Two minor articles, an abstract in Annales de Gergonne (December, 1830) and a
letter on the teaching of science in the Gazette des Écoles ( January 1831)
were Galois' last publications during his lifetime. In early January, 1831,
Galois attempted to return to mathematics. He organized some mathematics
classes in higher algebra which attracted 40 students to the first meeting but
after that the numbers quickly fell off. Galois was invited by Poisson to
submit another version of his paper on equations to the Académie and he did so
in mid-January.
In April, acquaintance Sophie Germain wrote a letter to her friend the
mathematician Libri which tells of Galois' condition:
... the death of M. Fourier, have been too much for this student Galois who,
in spite of his impertinence, showed signs of a clever disposition. All this
has done so much that he has been expelled from École Normale. He is without
money... They say he will go completely mad. I fear this is true.
In May, 1831, Galois was arrested, after a republican
dinner gathering, because he had purportedly made vague threats towards the
monarchy. Despite being acquitted in a trial, he was later rearrested on
Bastille Day, July 14, for wearing the illegal uniform of the defunct Artillery
of the National Guard. He was sent to Sainte-Pélagie prison, which was where
he learned of Poisson's rejection of his latest work. Poisson believed:
His argument is neither sufficiently clear nor sufficiently developed to
allow us to judge its rigour.
However, Poisson did encourage Galois to publish a more complete account of his
work. Deeply troubled with his situation, Galois attempted to commit suicide by
stabbing himself with a dagger but the other prisoners prevented him.
In March, 1832, a cholera epidemic swept Paris and
prisoners, including Galois, were transferred to the pension Sieur Faultrier.

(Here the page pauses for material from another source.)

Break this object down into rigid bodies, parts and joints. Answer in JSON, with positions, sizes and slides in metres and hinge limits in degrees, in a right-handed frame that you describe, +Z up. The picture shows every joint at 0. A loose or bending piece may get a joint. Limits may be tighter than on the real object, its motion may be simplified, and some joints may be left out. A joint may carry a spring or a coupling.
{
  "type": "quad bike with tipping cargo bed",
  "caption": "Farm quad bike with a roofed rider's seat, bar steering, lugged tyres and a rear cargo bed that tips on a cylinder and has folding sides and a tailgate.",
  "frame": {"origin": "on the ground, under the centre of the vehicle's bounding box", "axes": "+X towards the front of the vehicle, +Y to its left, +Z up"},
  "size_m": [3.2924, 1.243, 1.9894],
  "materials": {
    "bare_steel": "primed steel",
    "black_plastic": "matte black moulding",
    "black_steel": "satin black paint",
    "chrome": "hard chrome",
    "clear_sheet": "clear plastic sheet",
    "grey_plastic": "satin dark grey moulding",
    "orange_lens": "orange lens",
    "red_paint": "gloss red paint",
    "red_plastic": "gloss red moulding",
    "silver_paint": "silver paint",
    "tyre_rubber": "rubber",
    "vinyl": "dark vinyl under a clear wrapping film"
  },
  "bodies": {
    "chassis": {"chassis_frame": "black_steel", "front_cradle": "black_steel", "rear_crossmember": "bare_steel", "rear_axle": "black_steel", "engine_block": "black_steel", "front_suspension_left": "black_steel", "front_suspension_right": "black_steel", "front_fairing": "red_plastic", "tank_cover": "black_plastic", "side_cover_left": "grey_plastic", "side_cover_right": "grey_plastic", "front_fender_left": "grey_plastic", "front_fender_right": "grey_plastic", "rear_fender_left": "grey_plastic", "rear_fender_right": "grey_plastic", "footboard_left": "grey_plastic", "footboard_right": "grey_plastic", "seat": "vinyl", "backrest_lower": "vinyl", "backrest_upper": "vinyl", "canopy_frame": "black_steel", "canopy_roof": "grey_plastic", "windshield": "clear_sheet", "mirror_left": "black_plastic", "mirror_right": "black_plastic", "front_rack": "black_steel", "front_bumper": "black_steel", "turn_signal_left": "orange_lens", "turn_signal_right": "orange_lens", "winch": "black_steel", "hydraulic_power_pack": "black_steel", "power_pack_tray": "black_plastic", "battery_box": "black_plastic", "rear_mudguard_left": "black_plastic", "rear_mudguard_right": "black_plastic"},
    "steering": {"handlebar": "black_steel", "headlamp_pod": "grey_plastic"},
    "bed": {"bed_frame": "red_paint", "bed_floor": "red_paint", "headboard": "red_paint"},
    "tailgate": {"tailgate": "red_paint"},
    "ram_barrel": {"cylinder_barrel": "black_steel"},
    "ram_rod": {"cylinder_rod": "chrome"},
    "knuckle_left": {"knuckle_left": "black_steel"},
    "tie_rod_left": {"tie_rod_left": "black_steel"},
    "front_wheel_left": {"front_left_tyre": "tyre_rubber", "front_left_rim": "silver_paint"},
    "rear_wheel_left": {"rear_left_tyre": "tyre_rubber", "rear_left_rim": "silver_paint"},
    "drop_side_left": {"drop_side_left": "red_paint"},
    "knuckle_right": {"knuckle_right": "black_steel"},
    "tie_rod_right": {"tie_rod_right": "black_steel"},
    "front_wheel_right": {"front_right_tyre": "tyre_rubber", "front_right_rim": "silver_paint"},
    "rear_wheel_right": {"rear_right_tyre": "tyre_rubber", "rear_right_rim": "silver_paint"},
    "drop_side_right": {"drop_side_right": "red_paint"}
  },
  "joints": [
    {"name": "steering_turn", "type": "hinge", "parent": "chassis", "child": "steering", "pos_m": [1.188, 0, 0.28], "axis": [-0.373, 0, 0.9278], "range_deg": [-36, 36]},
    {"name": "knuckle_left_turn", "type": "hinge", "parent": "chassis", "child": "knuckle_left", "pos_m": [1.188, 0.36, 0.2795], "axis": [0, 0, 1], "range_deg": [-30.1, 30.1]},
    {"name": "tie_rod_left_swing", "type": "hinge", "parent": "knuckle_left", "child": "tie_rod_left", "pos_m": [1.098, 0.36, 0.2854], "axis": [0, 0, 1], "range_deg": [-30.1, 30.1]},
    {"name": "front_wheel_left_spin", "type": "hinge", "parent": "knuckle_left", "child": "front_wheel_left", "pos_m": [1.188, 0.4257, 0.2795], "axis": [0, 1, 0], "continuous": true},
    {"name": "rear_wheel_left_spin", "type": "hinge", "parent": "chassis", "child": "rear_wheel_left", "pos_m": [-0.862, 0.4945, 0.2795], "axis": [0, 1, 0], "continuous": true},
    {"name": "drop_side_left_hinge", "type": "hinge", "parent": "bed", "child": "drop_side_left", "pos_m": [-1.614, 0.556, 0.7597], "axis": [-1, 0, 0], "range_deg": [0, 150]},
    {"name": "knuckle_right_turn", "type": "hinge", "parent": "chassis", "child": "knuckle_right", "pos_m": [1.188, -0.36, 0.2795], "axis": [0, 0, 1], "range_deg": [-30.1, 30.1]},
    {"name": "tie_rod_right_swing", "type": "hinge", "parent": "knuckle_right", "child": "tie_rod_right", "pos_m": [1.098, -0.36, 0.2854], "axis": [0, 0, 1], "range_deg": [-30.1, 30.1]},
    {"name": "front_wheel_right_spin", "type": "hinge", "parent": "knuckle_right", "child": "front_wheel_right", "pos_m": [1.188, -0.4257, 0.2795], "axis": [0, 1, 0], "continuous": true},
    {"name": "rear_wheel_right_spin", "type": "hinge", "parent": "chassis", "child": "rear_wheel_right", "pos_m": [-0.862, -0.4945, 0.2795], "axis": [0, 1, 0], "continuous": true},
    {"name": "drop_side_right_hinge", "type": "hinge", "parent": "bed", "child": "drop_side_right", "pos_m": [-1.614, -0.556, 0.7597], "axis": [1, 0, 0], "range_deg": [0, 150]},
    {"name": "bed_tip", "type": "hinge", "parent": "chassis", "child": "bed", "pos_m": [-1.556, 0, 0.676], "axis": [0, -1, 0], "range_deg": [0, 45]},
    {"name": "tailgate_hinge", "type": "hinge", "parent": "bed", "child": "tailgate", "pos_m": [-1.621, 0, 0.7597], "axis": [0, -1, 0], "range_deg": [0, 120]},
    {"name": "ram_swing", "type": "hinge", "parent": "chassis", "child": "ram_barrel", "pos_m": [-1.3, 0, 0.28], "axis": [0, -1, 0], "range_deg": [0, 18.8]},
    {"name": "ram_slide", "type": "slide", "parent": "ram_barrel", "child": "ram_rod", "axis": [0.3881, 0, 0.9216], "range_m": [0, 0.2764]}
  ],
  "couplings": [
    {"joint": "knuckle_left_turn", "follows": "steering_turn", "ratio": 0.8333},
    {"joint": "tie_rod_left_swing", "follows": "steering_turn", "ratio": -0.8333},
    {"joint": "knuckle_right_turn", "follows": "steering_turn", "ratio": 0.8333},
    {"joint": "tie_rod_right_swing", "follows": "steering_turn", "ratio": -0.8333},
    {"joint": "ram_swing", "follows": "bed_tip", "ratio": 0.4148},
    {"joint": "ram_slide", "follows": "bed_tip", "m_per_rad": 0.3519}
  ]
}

There he apparently fell in love with Stephanie-Felice du Motel, the daughter
of the resident physician. After he was released in late April, Galois
exchanged letters with Stephanie, and it is clear that she tried to distance
herself from him. The name Stephanie appears several times as a marginal note
in one of Galois' manuscripts.
In late May, Galois was challenged to a pistol duel at 25 paces by Perscheux
d'Herbinville, a rival in politics and also for Stephanie's affection. Legend
has it that Galois stayed up the entire night before the fateful duel,
feverishly writing what would become his final notes on mathematics, especially
pertaining to group theory.
On May 30, 1832, Galois was shot in the abdomen in the
duel and left to die in a field by the victorious d'Herbinville. Found by a
peasant, Galois succumbed to his wounds the next day in a hospital.
He was 20 years old.
In 1846, Liouville editted and published Galois' manuscripts, including his
final notes. Liouville announced to the Académie des Sciences:
I experienced an intense pleasure at the moment when, having filled in some
slight gaps, I saw the complete correctness of the method by which Galois
proves, in particular, this beautiful theorem: In order that an irreducible
equation of prime degree be solvable by radicals it is necessary and sufficient
that all its roots be rational functions of any two of them.
Galois finally began receiving his redemption and recognition, many years
after the end of his very short life.
The immensely important contributions to the field of
mathematics by Évariste Galois are now fully and justly recognized.
His work holds tremendous influence to this day.